CPM plant mechanic exam — hydraulics section is wrecking my practice scores
I'm about 4 weeks out from my CPM exam and my overall practice scores are decent — sitting around 74–76% — but every time a hydraulics or pneumatics question shows up I'm losing points I can't afford to lose. My background is primarily electrical and instrumentation, so fluid power systems are genuinely foreign territory. I've been studying 2 hours a day but most of that time has been going toward my stronger areas.
I picked up a hydraulic and pneumatic power textbook a colleague recommended but it's pretty dense and doesn't map cleanly to what I've seen in practice questions. I'm getting tripped up on flow rate calculations, actuator sizing, and anything involving pressure drop across valves.
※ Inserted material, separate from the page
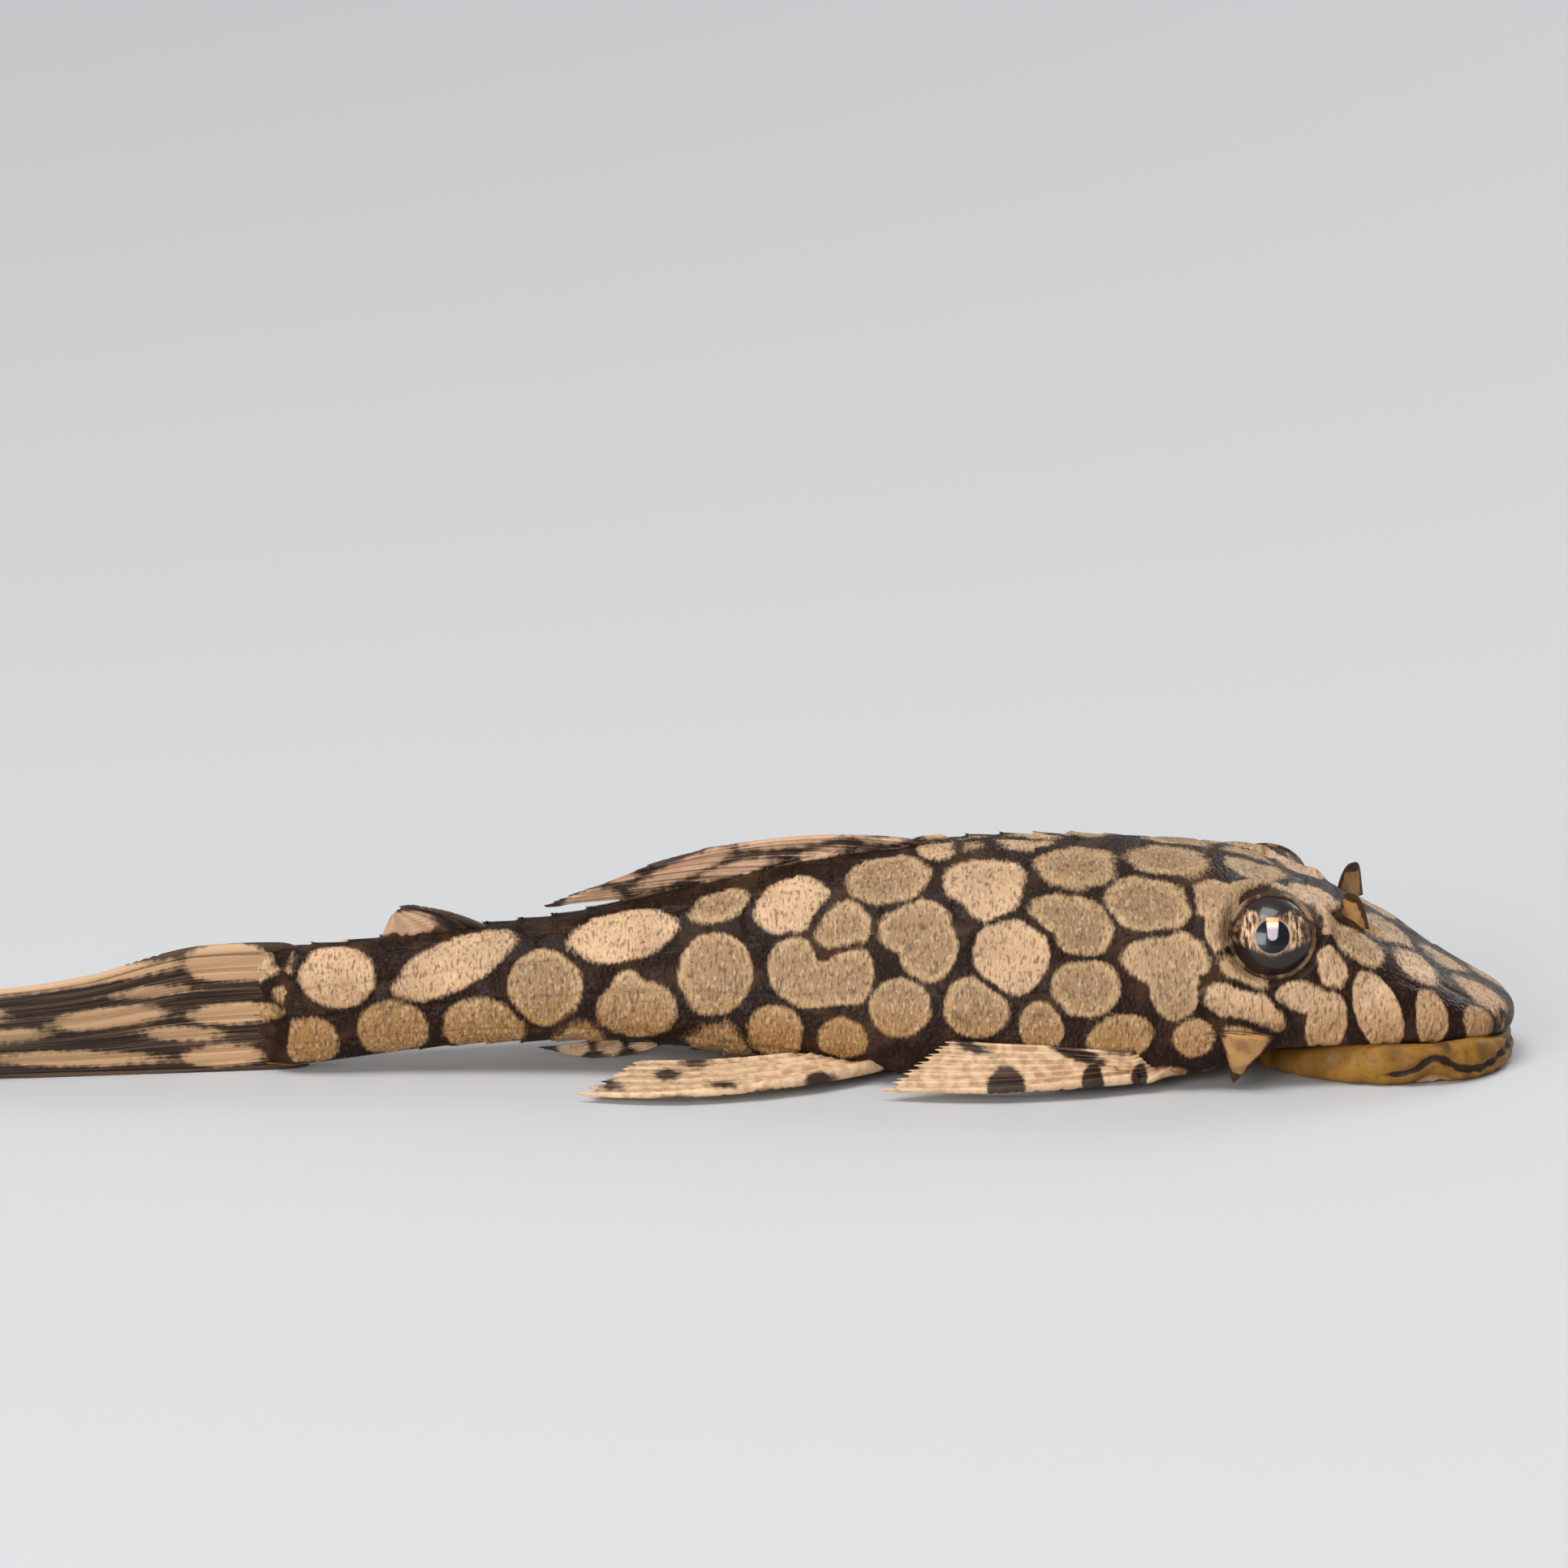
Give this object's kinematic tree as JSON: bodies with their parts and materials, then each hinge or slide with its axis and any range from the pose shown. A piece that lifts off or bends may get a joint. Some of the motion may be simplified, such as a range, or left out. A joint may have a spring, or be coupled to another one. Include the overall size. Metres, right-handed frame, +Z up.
{
  "type": "model fish",
  "caption": "Life-size young armoured catfish with a sucker mouth, resting on its belly with its fins folded back.",
  "frame": {"origin": "on the floor, at the middle of the fish's length and width", "axes": "+X towards the snout, +Y towards the fish's left side, +Z up"},
  "size_m": [0.065, 0.0193, 0.0093],
  "materials": {
    "skin": "damp skin over bony plates, tan blotches on a dark brown net",
    "lip": "soft damp skin, ochre brown",
    "fin": "thin web between banded rays",
    "eye": "clear, wet and glossy"
  },
  "bodies": {
    "root": {"head": "skin", "trunk": "skin", "tail": "skin", "lips": "lip", "dorsal_fin": "fin", "adipose_fin": "fin", "anal_fin": "fin", "caudal_fin": "fin", "pectoral_fin_right": "fin", "pectoral_fin_left": "fin", "pelvic_fin_right": "fin", "pelvic_fin_left": "fin", "eye_right": "eye", "eye_left": "eye"}
  },
  "joints": []
}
The conceptual stuff I can usually reason through, but the calculation-heavy questions are where I drop 10–15% of my score.
Has anyone with an electrical background managed to get the fluid power section up to speed quickly? I'm trying to figure out whether I should dedicate my next 2 weeks almost entirely to hydraulics, or whether it makes more sense to shore up my weaker mechanical systems knowledge at the same time. Any specific practice resources for this section would be a huge help.
Same background here — journeyman electrician who cross-trained into mechanical. What helped me was treating hydraulics like a circuit analogy: pressure = voltage, flow = current, restriction = resistance. Once that mental model clicked, the calculations started making more sense.
I gave myself 3 weeks of focused fluid power study and went from 58% on those questions to about 76%. It's doable.
The CPM exam had about 18–22 questions on fluid power systems when I sat for it last spring. If you're dropping 10–15% there, that's a meaningful chunk of your total score. I'd prioritize it heavily for the next 2 weeks.
Pascal's law and Bernoulli's principle questions come up a lot. Make sure you can do basic pressure-force-area and flow rate calculations with minimal scratch work — the time pressure on the exam is real.
I used an online fluid power fundamentals course that was about 12 hours total and it gave me a much better foundation than any textbook.
Passed with 82%. Fluid power was my weak spot too but I drilled maybe 150 practice questions on it and by test day I was actually comfortable. Quantity of practice mattered more than any single resource for me.